▶ _STATED PROBLEM_
Copy each line that contains the string "with".

▶ _INFORMATION SUPPLIED_
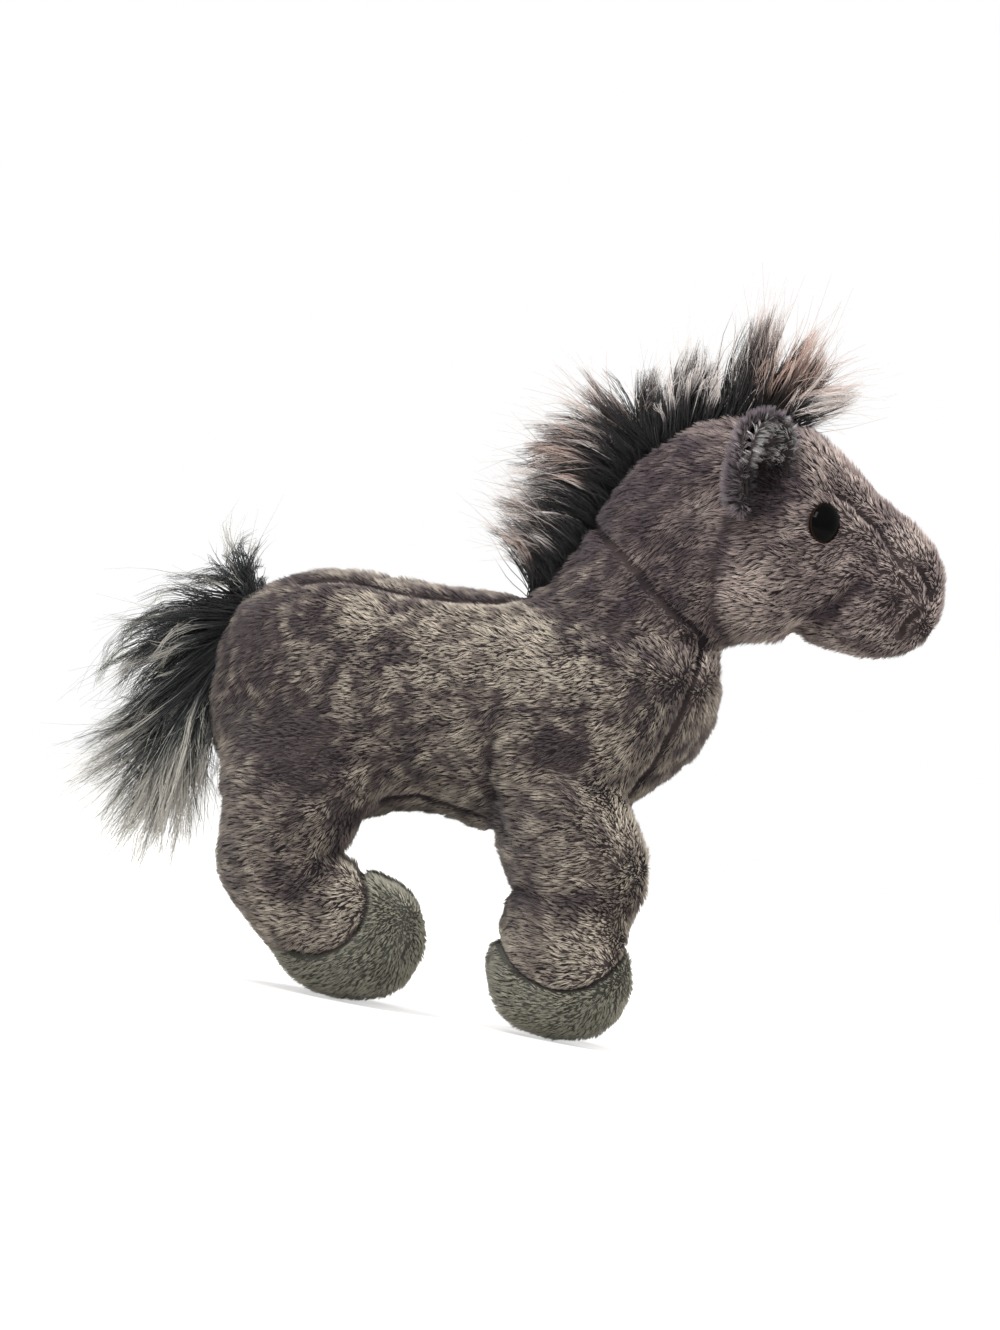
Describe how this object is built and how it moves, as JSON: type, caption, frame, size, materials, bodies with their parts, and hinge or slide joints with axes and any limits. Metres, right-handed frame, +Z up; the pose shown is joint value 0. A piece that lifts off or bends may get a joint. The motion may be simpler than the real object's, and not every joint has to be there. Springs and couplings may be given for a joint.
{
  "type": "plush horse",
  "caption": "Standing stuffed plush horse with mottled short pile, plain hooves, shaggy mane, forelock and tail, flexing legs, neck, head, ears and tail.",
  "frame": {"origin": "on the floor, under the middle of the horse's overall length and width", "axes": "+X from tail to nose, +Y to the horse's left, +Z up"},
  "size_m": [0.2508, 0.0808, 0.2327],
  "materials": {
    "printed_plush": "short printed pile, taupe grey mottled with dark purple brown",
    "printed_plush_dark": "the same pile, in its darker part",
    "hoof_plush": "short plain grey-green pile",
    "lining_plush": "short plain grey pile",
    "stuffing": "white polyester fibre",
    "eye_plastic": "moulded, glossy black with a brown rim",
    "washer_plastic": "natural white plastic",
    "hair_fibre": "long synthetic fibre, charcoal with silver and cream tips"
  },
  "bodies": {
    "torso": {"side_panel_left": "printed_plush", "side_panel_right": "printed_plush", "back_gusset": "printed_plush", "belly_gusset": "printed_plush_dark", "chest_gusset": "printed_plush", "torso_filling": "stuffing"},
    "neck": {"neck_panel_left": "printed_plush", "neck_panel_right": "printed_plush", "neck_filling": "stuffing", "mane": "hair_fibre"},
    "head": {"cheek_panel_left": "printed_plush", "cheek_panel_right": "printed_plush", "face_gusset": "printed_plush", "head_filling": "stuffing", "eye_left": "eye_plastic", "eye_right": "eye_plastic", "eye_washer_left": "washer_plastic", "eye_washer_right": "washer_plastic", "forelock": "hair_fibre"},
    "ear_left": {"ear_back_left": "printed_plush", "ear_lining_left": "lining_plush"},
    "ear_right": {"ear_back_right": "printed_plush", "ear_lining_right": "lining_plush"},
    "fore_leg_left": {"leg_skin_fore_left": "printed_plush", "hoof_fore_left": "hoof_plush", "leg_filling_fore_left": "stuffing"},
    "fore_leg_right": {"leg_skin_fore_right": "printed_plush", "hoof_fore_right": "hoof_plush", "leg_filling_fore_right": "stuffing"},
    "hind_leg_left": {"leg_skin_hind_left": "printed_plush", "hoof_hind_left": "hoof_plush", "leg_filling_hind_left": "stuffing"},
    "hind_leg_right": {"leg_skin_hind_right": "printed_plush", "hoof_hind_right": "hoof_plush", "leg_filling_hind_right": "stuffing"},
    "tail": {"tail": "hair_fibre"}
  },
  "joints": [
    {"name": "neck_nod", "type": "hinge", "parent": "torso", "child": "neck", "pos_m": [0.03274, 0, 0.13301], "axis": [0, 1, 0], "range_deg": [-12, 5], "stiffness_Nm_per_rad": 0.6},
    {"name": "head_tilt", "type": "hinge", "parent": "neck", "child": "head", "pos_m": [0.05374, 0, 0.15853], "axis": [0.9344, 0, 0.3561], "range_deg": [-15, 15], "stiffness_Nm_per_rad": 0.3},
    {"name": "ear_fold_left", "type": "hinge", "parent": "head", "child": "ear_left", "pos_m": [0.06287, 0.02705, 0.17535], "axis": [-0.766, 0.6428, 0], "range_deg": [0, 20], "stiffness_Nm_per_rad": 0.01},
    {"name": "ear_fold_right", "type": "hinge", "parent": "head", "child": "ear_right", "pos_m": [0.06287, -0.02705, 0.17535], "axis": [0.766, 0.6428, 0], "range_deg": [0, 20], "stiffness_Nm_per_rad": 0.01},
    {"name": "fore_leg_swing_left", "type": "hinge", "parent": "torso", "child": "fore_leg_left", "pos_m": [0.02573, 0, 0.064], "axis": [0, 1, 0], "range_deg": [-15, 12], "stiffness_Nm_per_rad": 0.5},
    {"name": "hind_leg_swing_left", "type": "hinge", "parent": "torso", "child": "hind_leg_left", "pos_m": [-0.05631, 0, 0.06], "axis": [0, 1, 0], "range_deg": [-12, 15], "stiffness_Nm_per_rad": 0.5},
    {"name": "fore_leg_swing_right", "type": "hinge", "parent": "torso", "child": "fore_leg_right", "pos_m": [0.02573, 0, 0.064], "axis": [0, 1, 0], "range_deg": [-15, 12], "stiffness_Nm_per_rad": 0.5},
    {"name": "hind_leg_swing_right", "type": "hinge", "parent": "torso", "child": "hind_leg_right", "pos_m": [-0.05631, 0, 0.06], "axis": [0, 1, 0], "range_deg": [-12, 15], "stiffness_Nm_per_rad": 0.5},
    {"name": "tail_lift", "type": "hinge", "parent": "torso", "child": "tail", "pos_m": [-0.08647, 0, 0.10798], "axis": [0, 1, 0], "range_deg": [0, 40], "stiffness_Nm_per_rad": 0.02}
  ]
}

▶ _COMPLETE RESPONSE_
Describe how this object is built and how it moves, as JSON: type, caption, frame, size, materials, bodies with their parts, and hinge or slide joints with axes and any limits. Metres, right-handed frame, +Z up; the pose shown is joint value 0. A piece that lifts off or bends may get a joint. The motion may be simpler than the real object's, and not every joint has to be there. Springs and couplings may be given for a joint.
  "caption": "Standing stuffed plush horse with mottled short pile, plain hooves, shaggy mane, forelock and tail, flexing legs, neck, head, ears and tail.",
    "printed_plush": "short printed pile, taupe grey mottled with dark purple brown",
    "eye_plastic": "moulded, glossy black with a brown rim",
    "hair_fibre": "long synthetic fibre, charcoal with silver and cream tips"